Sunday, 16 October 2011

In which a second week begins

Well, we've just had our app being designed for a week and two days now, and I'm still blown away by all that Alex can do when he's coding.


My contribution for the weekend was the icon - which presently looks like this (in various sizes):



It's been kind of fun (for me) trying to work out what we're doing for various images. We're trying to make it so as to have minimal borrowing from other sources, so all our textures and the image used for the icon of our app etc, are based off photos that I've taken and then manipulated.


As for Alex... well... we now have multiple libraries...

 

Which can be added to in a number of ways:



I'm thinking we're going to have to work out the layout of /\ this pop-up. Cancel should be down the bottom yeah?

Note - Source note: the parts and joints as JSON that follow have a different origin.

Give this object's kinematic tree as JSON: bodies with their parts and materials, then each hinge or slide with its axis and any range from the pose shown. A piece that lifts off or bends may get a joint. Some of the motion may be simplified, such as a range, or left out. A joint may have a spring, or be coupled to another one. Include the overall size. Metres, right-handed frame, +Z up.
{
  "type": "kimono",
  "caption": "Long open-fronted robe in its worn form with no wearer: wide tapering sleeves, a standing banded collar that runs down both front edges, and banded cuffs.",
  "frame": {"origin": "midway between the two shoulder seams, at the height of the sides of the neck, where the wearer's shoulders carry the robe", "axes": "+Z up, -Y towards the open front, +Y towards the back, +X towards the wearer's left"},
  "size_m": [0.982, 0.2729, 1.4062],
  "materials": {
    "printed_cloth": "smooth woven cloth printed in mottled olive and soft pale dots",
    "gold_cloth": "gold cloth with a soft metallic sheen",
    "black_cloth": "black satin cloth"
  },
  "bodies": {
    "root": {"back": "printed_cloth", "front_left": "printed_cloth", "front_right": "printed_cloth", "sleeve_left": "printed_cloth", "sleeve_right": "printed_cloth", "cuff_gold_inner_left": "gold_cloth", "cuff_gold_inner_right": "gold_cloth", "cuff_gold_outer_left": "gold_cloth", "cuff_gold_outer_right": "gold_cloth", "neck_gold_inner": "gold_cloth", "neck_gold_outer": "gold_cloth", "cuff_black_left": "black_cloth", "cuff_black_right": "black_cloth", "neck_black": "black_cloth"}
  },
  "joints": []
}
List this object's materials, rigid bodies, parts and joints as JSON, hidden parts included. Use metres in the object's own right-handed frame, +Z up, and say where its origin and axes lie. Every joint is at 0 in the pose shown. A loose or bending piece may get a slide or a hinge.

The isbn button works as well as barcode scanning...
                               

(isbn search first, then continuous barcode scanning screen shot)
The latter is a part of the continuous barcode feature. From what we can see everyone else's app doesn't have this kind of feature. Which means once you have scanned a book you have another screen come up so you can (or rather have to) review/preview all the details of the book before selecting to scan the next item. Alex thinks this is too slow and so instead has created the continuous barcode scanning feature which has an overlay on the camera field show up for the last item scanned - in this case Terry Pratchett's Witches Abroad - but you don't have to actually review it then and there. That "Incomplete Library" from the earlier screen cap is where things go if the app can't actually work out the barcode.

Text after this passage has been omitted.